Nonthermal inactivation of norovirus surrogates on blueberries using atmospheric cold plasma

Authors: Lacombe, Alison; Niemira, Brendan; Gurtler, Joshua; Sites, Joseph; Boyd, Glenn; Kingsley, David; LI, XINHUI - University Of Delaware; CHEN, HAIQIANG - University Of Delaware

Submitted to: Food Microbiology
Publication Type: Peer Reviewed Journal
Publication Acceptance Date: 10/13/2016
Publication Date: 5/3/2017
Citation: Lacombe, A.C., Niemira, B.A., Gurtler, J., Sites, J.E., Boyd, G., Kingsley, D.H., Li, X., Chen, H. 2017. Nonthermal inactivation of norovirus surrogates on blueberries using atmospheric cold plasma. Food Microbiology. 63:1-5.

Interpretive Summary: Viruses, including human norovirus, are currently the leading cause of foodborne outbreaks, most of which are associated with foods consumed raw. Because human norovirus cannot be cultured in a laboratory, non-pathogenic surrogate viruses are often used for evaluating sanitizing technologies. Cold plasma (a form of highly reactive, energized gas) is an emerging novel nonthermal technology that can be used for surface decontamination of foods. This study investigated cold plasma for the inactivation of two surrogates for human norovirus: Tulane virus and murine norovirus. Blueberries (5g) were weighed into sterile glass jars and inoculated with either Tulane virus or murine norovirus. Samples were treated with atmospheric cold plasma for 0, 15, 30, 45, and 60 seconds. The berries were 7.5 cm from the cold plasma emitter. Temperature readings were taken with an infrared camera prior to and immediately following cold plasma treatments. In order to establish the impact of air flow during cold plasma treatment, an additional jet of room temperature air was introduced from a separate nozzle. The experiment was repeated with 90 and 120 seconds as additional treatment time points. The addition of ambient air ensured that heating was not a factor in the inactivation of virus. The amount of Tulane virus or murine norovirus on the berries was measured immediately after each treatment, using cultured cells appropriate for each surrogate. The minimum effective treatment for Tulane virus was 45 seconds, with a 96% reduction compared to the untreated control. The maximum reduction for Tulane virus was 99.97%, after a treatment of 120 seconds. Murine norovirus showed a statistically significant reduction of 68% after only 15 seconds, with maximal reduction of >99.999% after 90 seconds of treatment.
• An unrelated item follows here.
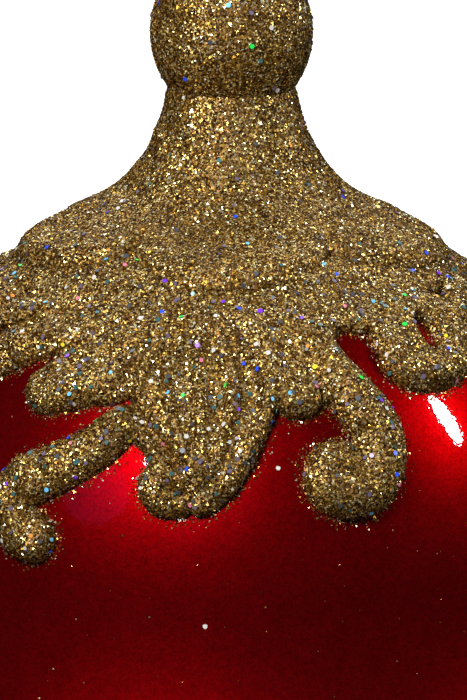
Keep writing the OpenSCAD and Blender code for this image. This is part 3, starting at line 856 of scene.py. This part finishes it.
nut_h, nut_flats, nut_steps = 3.2, 7.0, 96
nut_low = washer_low - nut_h
nut_turn = np.radians(np.arange(nut_steps) * 360 / nut_steps)[:, None]
hexagon = nut_flats / 2 / np.cos((nut_turn + np.pi / 6) % (np.pi / 3) - np.pi / 6)
chamfer = np.minimum(hexagon, nut_flats / 2 * 1.06)
nut_rows = [(2.05, nut_low + 0.3), (2.5, nut_low), (chamfer * 0.96, nut_low),
            (chamfer, nut_low + 0.25), (hexagon, nut_low + 0.6), (hexagon, washer_low - 0.6),
            (chamfer, washer_low - 0.25), (chamfer * 0.96, washer_low), (2.5, washer_low),
            (2.05, washer_low - 0.3)]
nut_x, nut_y = np.cos(nut_turn), np.sin(nut_turn)
nut_points = np.stack([np.concatenate((r * nut_x, r * nut_y, np.full_like(nut_turn, z)), 1)
                       for r, z in nut_rows], 1)
solid("inner_nut_steel", nut_points.reshape(-1, 3), grid_faces(nut_steps, len(nut_rows)), "bell",
      "plated_steel", [steel], "inner_nut", sharp=20)

sleeve_low, sleeve_top = 44.6, 53.0
lower_eye_r, lower_eye_wire, lower_eye_z = 4.0, 1.2, 40.0
sleeve_outline = [(0.2, sleeve_low), (3.0, sleeve_low), (3.4, sleeve_low + 0.4),
                  (3.4, sleeve_low + 2.4), (3.15, sleeve_low + 2.7), (3.15, sleeve_top - 2.7),
                  (3.4, sleeve_top - 2.4), (3.4, sleeve_top - 0.3), (3.1, sleeve_top),
                  (2.05, sleeve_top), (2.05, sleeve_low + 2), (0.2, sleeve_low + 2)]
solid("lower_eye_steel", *joined(loop(lower_eye_r, lower_eye_wire, lower_eye_z, "X"),
                                 lathe(sleeve_outline, 64)),
      "bell", "plated_steel", [steel], "lower_eye")
link_r, link_wire, link_z = 4.5, 0.9, 33.75
solid("clapper_link_steel", *loop(link_r, link_wire, link_z, "Y"), "link", "plated_steel",
      [steel], "clapper_link")

# Clapper. A steel rod with an eye bent at its top, and a hollow glittered ball held between a
# turned collar and an end nut.
clapper_z = -55.04
clapper_r = 15.0
rod_r, rod_hole_r = 1.5, 1.55
rod_eye_r, rod_eye_wire, rod_eye_z = 3.9, 1.1, 27.5
rod_top = rod_eye_z - rod_eye_r
rod_low = clapper_z - clapper_r - 2.5
rod_outline = [(0.05, rod_low), (rod_r - 0.3, rod_low), (rod_r, rod_low + 0.3),
               (rod_r, rod_top - 1.6), (rod_r - 0.25, rod_top - 0.4), (0.9, rod_top + 0.2),
               (0.05, rod_top + 0.2)]
solid("clapper_rod_steel", *joined(loop(rod_eye_r, rod_eye_wire, rod_eye_z, "X"),
                                   lathe(rod_outline, 48)),
      "clapper", "plated_steel", [steel], "clapper_stem")
seat_r = 3.6
seat = math.degrees(math.acos(seat_r / clapper_r))
seat_z = clapper_r - 0.4
clapper_steps, clapper_rows = 240, 96
clapper_outline = ([(rod_hole_r, clapper_z - seat_z), (seat_r, clapper_z - seat_z)]
                   + arc(0, clapper_z, clapper_r, -seat, seat, clapper_rows)
                   + [(seat_r, clapper_z + seat_z), (rod_hole_r, clapper_z + seat_z)])
clapper_points, clapper_faces = lathe(clapper_outline, clapper_steps)
solid("clapper_ball_glittered", clapper_points, clapper_faces, "clapper", "gold_glitter",
      [ball_glitter], "clapper_ball")
clapper_skin = clapper_faces.reshape(clapper_steps, -1, 4)[:, 2:clapper_rows + 1].reshape(-1, 4)
glitter_on("clapper_ball", clapper_points, clapper_skin, "clapper", seed=31, grain_density=4.0,
           flake_density=0.02)
collar_z = clapper_z + seat_z
collar_outline = [(rod_hole_r, collar_z), (3.2, collar_z), (3.2, collar_z + 1.9),
                  (2.9, collar_z + 2.6), (2.3, collar_z + 3), (rod_hole_r, collar_z + 3)]
solid("clapper_collar_turned", *lathe(collar_outline, 64), "clapper", "gold_cap", [gold_cap],
      "clapper_collar")
end_top = clapper_z - seat_z
end_outline = [(0.05, end_top - 3.4), (1.6, end_top - 3.4), (2.6, end_top - 2.9),
               (3.2, end_top - 2), (3.2, end_top), (rod_hole_r, end_top),
               (rod_hole_r, end_top - 2.11), (0.05, end_top - 2.11)]
solid("clapper_nut_turned", *lathe(end_outline, 64), "clapper", "gold_cap", [gold_cap],
      "clapper_nut")

# Hidden pieces. The moulded plug and the steel spacer tube, shut away inside the ball and the
# crown. They stay as they are in the frame, in their own finishes.


def plug_colour(tree):
    """Bare moulded plastic, a little cloudy."""
    return ramp(tree, clouds(tree, 400.0), (0.3, (0.55, 0.42, 0.28)), (0.7, (0.62, 0.49, 0.34)))


plug_plastic = finish_of("plug_plastic", plug_colour, 0.0, 0.5)
for name, finish in (("locating_plug", plug_plastic), ("spacer_tube", steel)):
    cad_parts[name].data.materials.clear()
    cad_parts[name].data.materials.append(finish)

# Studio. A pale floor under the hanging bell, soft lamps round it and a white surround behind it.
# Lamps are placed by azimuth to the right of the front and by elevation, as seen from the bell.
floor_gap = 0.004
floor_mesh = bpy.data.meshes.new("floor")
floor_half = 6.0
floor_z = cad_low.z - floor_gap
floor_corners = [(x * floor_half, y * floor_half, floor_z)
                 for x, y in ((-1, -1), (1, -1), (1, 1), (-1, 1))]
floor_mesh.from_pydata(floor_corners, [], [(0, 1, 2, 3)])
floor_mesh.materials.append(finish_of("floor_white", (0.8, 0.8, 0.8), 0.0, 0.9,
                                      Emission_Color=(1.0, 1.0, 1.0), Emission_Strength=0.9))
floor = bpy.data.objects.new("floor", floor_mesh)
bpy.context.scene.collection.objects.link(floor)
floor.visible_glossy = False
floor.visible_diffuse = False

middle_right, middle_up = 0.36, 33.6
middle = Vector((middle_right * MM, 0, (equator + middle_up) * MM))


def toward(bearing, elevation):
    """A direction from the bell."""
    a, b = math.radians(bearing), math.radians(elevation)
    return Vector((math.cos(b) * math.sin(a), -math.cos(b) * math.cos(a), math.sin(b)))


def lamp(name, bearing, elevation, width, height, radiance, colour=(1, 1, 1), shape="RECTANGLE",
         distance=1.5):
    """A softbox that faces the bell, with its radiance as given."""
    light = bpy.data.lights.new(name, "AREA")
    light.shape = shape
    light.size, light.size_y = width, height
    light.energy = radiance * math.pi * width * height
    light.color = colour
    box = bpy.data.objects.new(name, light)
    way = toward(bearing, elevation)
    box.location = middle + way * distance
    box.rotation_mode = "QUATERNION"
    box.rotation_quaternion = way.to_track_quat("Z", "Y")
    box.visible_camera = False
    bpy.context.scene.collection.objects.link(box)


lamp("key_softbox", -24, 36, 0.39, 0.33, 62.0)
pink_w, pink_h, pink_steps = 0.62, 0.52, 12
for share in np.linspace(0.35, 1.0, pink_steps):
    lamp(f"pink_softbox_{share:.2f}", -48, 19, pink_w * share, pink_h * share, 0.48,
         (1.0, 0.05, 0.28), shape="ELLIPSE")
lamp("strip_right", 91.5, 27, 0.145, 0.36, 58.0, shape="ELLIPSE")
lamp("rear_top", 180, 62, 0.8, 0.5, 4.0)
lamp("rear_left", -155, 42, 0.5, 0.5, 4.0)
lamp("rear_right", 150, 45, 0.5, 0.5, 4.0)
lamp("small_front", -16.5, 15, 0.03, 0.05, 20.0)

world = bpy.data.worlds.new("surround")
world.use_nodes = True
bpy.context.scene.world = world
sky = world.node_tree
sky.nodes.clear()
rays = add(sky, "ShaderNodeLightPath")
scattered, mirrored, in_view = (0.21, 0.21, 0.21, 1), (0.012, 0.012, 0.012, 1), (1, 1, 1, 1)
glow = add(sky, "ShaderNodeMix",
           {0: rays.outputs["Is Glossy Ray"], 6: scattered, 7: mirrored}, data_type="RGBA")
seen = add(sky, "ShaderNodeMix",
           {0: rays.outputs["Is Camera Ray"], 6: glow.outputs[2], 7: in_view}, data_type="RGBA")
background = add(sky, "ShaderNodeBackground", {"Color": seen.outputs[2], "Strength": 1.0})
sky.links.new(background.outputs[0], add(sky, "ShaderNodeOutputWorld").inputs["Surface"])

camera_data = bpy.data.cameras.new("camera")
camera_data.lens = 857.0
camera_data.sensor_width = 36.0
camera_data.clip_end = 50.0
camera = bpy.data.objects.new("camera", camera_data)
camera_away = 3.0
camera_elevation = 11.0
view_way = toward(0, camera_elevation)
camera.location = middle + view_way * camera_away
camera.rotation_mode = "QUATERNION"
camera.rotation_quaternion = view_way.to_track_quat("Z", "Y")
bpy.context.scene.collection.objects.link(camera)
bpy.context.scene.camera = camera
bpy.context.scene.view_settings.view_transform = "Standard"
These results demonstrate that cold plasma can inactivate viruses without heat as a mechanism, and is therefore a nonthermal process. With further optimization, cold plasma may be used by food processors as a new tool to improve food safety.

Technical Abstract: Viruses are currently the leading cause of foodborne outbreaks, most of which are associated with foods consumed raw. Cold plasma (CP) is an emerging novel nonthermal technology that can be used to surface decontaminate foods. This study investigated CP technology for the nonthermal inactivation of human norovirus surrogates, Tulane virus (TV) and murine norovirus (MNV), on the surface of blueberries. Blueberries (5g) were weighed into sterile 4 oz. glass jars and inoculated with TV, 5 log PFU/g. Samples were treated with atmospheric CP for 0, 15, 30, 45, and 60s at a working distance of 7.5 cm with 4 cubic feet/minute (cfm) of CP jet. Temperature readings were taken with an infrared camera prior to and immediately following CP treatments. In order to establish the impact of air flow during CP treatment (4 cfm), an additional 7 cfm jet of room temperature air was introduced from a separate nozzle. The experiment was repeated with 90 and 120 seconds as additional treatment time points. Viral titers were measured immediately after each treatment with a plaque assay using LLC-MK2 cells (TV) or Raw 264.7 cells (MNV). TV was significantly reduced 1.5 PFU/g compared to the control after treatment time of 45s, which was achieved regardless of temperature conditions. With the addition of 7 cfm of ambient air, the maximum log reduction for TV was 3.5 log PFU/g after 120s of treatment. MNV was significantly reduced by 0.5 log PFU/g compared to the control at 15s, and further treatment of MNV with ambient air brought the log reduction to greater than 5 log PFU/g at 90 s of treatment (Fig 3). These results demonstrate that CP viral inactivation does not rely on thermal inactivation, and is therefore nonthermal in nature. With further optimization, CP may be used by food processors as a means of nonthermal inactivation of foodborne viruses.